Tokenized real-world assets: the boring use case that may win

When people talk about tokenization, they often jump to flashy assets. I think the “boring” ones—U.S. Treasuries and money market funds—may scale first. They already have clear pricing, deep demand, and simple risk stories. Tokenizing them can make ownership and transfer easier, support smaller minimums, and allow 24/7 movement of cash-like collateral. That matters because markets run on collateral, not hype.

Near-instant settlement: what changes when T+something shrinks

If settlement moves closer to real time, a lot changes. Counterparty exposure can drop, and capital tied up in margin and buffers can be released. But new risks show up: liquidity needs become more “now,” operational outages hurt faster, and bad trades have less time to be caught and stopped. I also worry about automation risk: if an AI-driven workflow sends the wrong instruction, it can settle before a human even sees it.

The wild card: an agent that negotiates liquidity—and explains itself

My 2026 wild card is an AI agent that can compare yields, fees, and risk limits across DeFi protocols, negotiate liquidity, and then write a plain-English report for compliance: what it did, why it did it, and which controls were applied.
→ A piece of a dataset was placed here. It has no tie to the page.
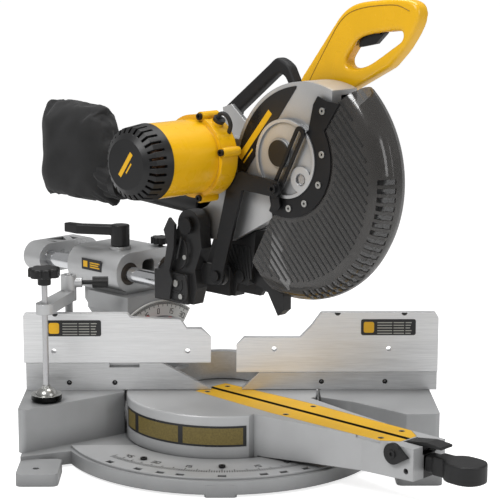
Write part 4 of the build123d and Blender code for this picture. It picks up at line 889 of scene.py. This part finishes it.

If we get that right, tokenized markets could feel safer, not scarier—and this is where AI and settlement finally meet in a way everyday investors can trust.

TL;DR: Finance AI is moving from shiny demos to operational infrastructure in 2026: agentic AI and digital employees automate complex workflows, voice AI changes support and authentication, RegTech becomes real-time, and responsible AI becomes a differentiator—while tokenized real-world assets and AI-driven market tools reshape execution and settlement.